* **Instructions to follow**
Count how many lines below include the string "before", and give that number without anything else.

* **Given material**

◇ ◇ ◇

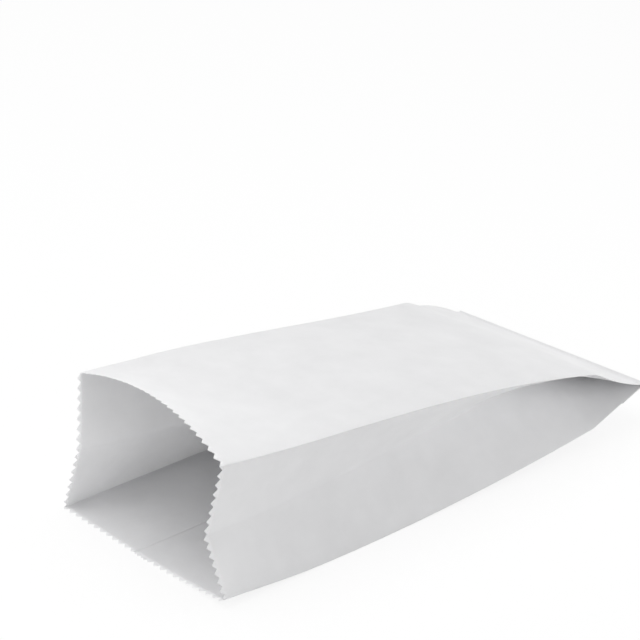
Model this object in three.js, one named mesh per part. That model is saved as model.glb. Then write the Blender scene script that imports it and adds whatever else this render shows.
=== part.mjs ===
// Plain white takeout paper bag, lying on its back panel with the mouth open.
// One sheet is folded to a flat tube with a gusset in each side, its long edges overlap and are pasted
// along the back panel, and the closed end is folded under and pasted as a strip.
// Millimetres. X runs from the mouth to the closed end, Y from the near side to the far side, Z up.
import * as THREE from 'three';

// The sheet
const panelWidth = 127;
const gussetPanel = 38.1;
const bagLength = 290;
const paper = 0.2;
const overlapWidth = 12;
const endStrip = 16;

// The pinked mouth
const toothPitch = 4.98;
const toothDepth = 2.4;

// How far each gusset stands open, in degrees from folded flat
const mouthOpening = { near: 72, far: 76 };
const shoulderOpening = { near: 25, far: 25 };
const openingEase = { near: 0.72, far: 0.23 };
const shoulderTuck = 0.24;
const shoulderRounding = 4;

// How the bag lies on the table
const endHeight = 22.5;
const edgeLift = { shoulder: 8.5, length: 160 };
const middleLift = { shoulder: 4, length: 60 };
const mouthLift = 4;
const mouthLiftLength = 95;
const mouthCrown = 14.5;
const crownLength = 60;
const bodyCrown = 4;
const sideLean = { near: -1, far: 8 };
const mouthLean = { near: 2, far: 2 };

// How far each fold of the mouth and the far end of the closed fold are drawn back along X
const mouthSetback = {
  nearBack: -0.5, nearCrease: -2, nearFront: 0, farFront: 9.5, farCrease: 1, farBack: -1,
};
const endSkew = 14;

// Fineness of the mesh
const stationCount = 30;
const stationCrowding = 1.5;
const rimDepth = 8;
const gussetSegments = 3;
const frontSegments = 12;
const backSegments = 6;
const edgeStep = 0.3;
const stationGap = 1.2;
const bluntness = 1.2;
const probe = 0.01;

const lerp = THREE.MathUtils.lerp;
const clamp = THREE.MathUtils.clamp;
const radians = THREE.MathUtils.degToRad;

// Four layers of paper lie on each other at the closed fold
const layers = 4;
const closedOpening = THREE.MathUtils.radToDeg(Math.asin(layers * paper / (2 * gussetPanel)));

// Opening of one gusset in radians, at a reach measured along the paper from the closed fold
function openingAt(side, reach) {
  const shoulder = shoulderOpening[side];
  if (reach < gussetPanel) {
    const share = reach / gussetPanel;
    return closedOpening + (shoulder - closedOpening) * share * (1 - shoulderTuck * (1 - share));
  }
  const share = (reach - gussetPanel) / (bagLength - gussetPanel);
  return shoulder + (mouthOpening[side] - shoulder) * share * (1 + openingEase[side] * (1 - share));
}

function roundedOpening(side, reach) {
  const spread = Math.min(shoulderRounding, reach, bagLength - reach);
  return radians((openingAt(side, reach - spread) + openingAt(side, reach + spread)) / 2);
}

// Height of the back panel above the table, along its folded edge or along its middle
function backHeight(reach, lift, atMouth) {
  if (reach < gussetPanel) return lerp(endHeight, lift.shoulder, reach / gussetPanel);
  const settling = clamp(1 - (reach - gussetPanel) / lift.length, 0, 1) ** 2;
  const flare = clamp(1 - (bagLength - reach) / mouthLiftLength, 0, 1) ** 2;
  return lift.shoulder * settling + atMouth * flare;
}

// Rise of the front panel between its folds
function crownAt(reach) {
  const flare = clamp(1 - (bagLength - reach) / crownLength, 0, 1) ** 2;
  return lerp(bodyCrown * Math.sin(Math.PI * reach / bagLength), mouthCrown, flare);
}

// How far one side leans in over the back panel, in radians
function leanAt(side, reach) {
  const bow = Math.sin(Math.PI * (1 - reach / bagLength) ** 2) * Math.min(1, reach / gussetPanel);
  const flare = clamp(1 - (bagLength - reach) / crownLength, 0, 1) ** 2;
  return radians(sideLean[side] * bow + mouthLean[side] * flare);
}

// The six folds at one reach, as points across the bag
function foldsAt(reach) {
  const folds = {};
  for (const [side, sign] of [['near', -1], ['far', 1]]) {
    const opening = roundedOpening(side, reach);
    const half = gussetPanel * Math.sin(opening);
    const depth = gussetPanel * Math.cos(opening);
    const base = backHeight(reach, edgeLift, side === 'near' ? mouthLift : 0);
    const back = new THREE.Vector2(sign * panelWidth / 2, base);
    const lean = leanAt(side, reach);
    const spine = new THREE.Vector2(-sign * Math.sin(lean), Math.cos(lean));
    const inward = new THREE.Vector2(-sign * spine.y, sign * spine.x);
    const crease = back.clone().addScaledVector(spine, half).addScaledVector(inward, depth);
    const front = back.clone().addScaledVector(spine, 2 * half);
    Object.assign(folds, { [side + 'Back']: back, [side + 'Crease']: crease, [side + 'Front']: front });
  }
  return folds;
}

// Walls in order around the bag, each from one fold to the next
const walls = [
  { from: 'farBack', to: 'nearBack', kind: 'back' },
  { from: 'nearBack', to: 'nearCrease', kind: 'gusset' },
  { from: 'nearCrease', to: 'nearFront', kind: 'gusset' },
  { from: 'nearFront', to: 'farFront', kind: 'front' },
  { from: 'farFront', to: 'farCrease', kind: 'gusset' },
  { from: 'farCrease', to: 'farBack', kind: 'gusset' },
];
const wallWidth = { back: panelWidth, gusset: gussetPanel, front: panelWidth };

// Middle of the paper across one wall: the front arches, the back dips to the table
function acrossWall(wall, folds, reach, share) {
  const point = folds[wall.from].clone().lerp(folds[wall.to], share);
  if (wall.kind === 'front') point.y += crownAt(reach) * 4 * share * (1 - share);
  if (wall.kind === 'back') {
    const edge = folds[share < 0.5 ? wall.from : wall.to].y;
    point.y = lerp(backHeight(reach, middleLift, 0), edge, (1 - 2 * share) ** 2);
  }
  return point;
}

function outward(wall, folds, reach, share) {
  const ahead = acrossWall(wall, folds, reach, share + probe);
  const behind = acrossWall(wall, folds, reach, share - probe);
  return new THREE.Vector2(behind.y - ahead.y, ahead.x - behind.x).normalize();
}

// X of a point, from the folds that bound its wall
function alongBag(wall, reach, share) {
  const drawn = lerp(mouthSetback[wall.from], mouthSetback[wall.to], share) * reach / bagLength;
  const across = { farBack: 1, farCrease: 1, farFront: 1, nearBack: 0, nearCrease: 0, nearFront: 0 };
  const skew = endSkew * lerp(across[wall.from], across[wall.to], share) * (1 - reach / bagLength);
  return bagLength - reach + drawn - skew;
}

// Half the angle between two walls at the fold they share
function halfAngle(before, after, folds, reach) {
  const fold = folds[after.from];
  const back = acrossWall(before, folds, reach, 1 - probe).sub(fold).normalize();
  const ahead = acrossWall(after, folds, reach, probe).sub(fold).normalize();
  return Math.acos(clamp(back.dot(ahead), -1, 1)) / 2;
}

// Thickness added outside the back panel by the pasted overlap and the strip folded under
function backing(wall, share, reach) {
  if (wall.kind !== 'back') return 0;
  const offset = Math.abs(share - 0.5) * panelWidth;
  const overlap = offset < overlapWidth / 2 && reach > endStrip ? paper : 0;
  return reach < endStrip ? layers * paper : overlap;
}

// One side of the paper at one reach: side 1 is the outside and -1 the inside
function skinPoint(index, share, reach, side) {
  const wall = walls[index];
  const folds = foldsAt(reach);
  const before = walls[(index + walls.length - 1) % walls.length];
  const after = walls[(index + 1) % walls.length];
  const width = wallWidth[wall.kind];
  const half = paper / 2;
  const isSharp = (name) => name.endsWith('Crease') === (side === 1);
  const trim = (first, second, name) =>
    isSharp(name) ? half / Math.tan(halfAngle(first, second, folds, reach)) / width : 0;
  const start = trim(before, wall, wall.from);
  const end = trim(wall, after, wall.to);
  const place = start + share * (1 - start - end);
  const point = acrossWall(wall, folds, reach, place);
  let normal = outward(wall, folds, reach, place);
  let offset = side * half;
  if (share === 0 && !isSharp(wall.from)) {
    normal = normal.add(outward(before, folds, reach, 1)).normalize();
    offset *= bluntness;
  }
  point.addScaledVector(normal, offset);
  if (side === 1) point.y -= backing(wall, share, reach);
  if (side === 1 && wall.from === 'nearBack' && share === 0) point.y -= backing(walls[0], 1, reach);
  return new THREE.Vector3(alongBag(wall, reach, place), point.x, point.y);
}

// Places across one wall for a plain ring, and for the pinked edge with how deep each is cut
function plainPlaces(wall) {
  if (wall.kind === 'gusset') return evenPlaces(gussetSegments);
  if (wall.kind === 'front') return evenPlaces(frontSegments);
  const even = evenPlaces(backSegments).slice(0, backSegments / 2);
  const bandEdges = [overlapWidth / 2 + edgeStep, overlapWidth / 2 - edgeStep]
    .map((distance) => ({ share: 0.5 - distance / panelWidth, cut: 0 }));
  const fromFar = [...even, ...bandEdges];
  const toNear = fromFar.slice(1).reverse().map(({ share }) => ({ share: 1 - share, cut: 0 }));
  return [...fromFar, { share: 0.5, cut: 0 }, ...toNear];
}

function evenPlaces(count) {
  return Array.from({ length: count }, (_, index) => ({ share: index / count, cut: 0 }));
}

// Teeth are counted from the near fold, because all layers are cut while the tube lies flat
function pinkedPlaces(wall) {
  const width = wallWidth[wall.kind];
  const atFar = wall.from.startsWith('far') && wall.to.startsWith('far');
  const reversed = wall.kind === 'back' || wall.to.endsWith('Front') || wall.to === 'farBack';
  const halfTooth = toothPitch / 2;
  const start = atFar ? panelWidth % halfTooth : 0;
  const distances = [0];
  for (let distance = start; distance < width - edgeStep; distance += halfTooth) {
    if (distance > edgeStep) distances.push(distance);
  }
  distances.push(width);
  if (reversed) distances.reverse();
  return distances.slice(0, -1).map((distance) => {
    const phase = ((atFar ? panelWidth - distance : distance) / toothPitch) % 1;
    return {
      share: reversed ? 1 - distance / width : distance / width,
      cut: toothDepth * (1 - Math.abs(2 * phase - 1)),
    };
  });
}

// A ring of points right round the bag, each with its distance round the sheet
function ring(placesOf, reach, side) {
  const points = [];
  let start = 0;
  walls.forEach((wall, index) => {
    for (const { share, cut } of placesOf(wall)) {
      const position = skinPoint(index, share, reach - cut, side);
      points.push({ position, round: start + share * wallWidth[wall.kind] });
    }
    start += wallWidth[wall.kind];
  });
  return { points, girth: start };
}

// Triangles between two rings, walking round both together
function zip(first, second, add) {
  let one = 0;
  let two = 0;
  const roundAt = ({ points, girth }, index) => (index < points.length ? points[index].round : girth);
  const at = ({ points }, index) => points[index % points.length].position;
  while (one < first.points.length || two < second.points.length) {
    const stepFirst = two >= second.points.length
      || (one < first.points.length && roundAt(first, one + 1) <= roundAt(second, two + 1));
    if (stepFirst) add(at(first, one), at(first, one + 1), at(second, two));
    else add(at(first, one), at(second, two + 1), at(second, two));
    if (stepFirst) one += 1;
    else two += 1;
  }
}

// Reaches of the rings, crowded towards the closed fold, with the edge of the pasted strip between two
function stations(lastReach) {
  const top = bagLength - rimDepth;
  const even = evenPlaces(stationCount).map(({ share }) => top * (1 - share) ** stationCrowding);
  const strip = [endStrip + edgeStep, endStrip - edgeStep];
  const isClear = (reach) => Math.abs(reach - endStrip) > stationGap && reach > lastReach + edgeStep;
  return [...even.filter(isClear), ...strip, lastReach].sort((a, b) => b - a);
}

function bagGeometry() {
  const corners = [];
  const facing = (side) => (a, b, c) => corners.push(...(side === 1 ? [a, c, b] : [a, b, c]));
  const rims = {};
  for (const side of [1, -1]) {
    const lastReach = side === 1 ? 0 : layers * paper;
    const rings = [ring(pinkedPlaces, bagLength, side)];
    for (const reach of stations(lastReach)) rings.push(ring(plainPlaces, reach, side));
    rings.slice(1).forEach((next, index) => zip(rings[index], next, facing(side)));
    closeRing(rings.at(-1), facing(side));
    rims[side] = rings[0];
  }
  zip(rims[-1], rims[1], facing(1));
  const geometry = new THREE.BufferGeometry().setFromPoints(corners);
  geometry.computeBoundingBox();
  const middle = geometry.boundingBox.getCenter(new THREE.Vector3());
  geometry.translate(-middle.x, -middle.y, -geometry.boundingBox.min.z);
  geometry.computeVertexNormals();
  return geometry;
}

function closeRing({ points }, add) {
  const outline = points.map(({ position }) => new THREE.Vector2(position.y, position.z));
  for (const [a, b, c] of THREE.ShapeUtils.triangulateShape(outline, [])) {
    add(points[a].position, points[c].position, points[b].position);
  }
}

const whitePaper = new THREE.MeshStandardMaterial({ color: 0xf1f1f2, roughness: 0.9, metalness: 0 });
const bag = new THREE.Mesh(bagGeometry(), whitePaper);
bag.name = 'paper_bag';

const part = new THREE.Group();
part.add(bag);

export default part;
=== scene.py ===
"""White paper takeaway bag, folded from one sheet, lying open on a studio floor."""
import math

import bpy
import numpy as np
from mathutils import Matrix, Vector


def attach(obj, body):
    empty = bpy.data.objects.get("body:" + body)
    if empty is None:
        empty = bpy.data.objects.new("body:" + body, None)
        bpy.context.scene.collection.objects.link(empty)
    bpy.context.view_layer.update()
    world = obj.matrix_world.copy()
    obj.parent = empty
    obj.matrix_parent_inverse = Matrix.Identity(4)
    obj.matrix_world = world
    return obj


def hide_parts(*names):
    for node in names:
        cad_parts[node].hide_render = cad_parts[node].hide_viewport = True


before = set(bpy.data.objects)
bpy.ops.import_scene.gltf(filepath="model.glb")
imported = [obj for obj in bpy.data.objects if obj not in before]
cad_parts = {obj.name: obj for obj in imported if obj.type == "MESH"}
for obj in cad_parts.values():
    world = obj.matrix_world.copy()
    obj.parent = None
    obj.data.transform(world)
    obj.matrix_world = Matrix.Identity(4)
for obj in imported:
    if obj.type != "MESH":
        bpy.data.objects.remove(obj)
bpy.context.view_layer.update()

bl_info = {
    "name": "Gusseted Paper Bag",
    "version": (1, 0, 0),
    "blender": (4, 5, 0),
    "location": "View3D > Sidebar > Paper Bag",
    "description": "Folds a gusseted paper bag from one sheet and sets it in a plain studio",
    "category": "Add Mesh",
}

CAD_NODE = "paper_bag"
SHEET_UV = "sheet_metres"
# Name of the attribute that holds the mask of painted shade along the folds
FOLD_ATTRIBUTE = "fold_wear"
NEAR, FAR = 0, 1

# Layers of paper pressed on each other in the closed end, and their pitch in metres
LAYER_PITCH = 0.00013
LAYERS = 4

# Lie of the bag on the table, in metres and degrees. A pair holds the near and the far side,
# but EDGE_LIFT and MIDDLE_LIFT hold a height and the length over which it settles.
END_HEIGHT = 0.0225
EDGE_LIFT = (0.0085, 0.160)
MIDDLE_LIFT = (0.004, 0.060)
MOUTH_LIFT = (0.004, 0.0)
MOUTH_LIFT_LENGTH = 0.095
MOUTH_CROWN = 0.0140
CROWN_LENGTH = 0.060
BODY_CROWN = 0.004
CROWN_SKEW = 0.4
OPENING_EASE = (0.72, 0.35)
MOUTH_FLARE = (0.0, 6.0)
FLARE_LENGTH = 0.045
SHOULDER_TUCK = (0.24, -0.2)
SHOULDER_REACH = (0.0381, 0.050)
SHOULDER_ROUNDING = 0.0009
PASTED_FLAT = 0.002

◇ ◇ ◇

* **Response to this exercise**
7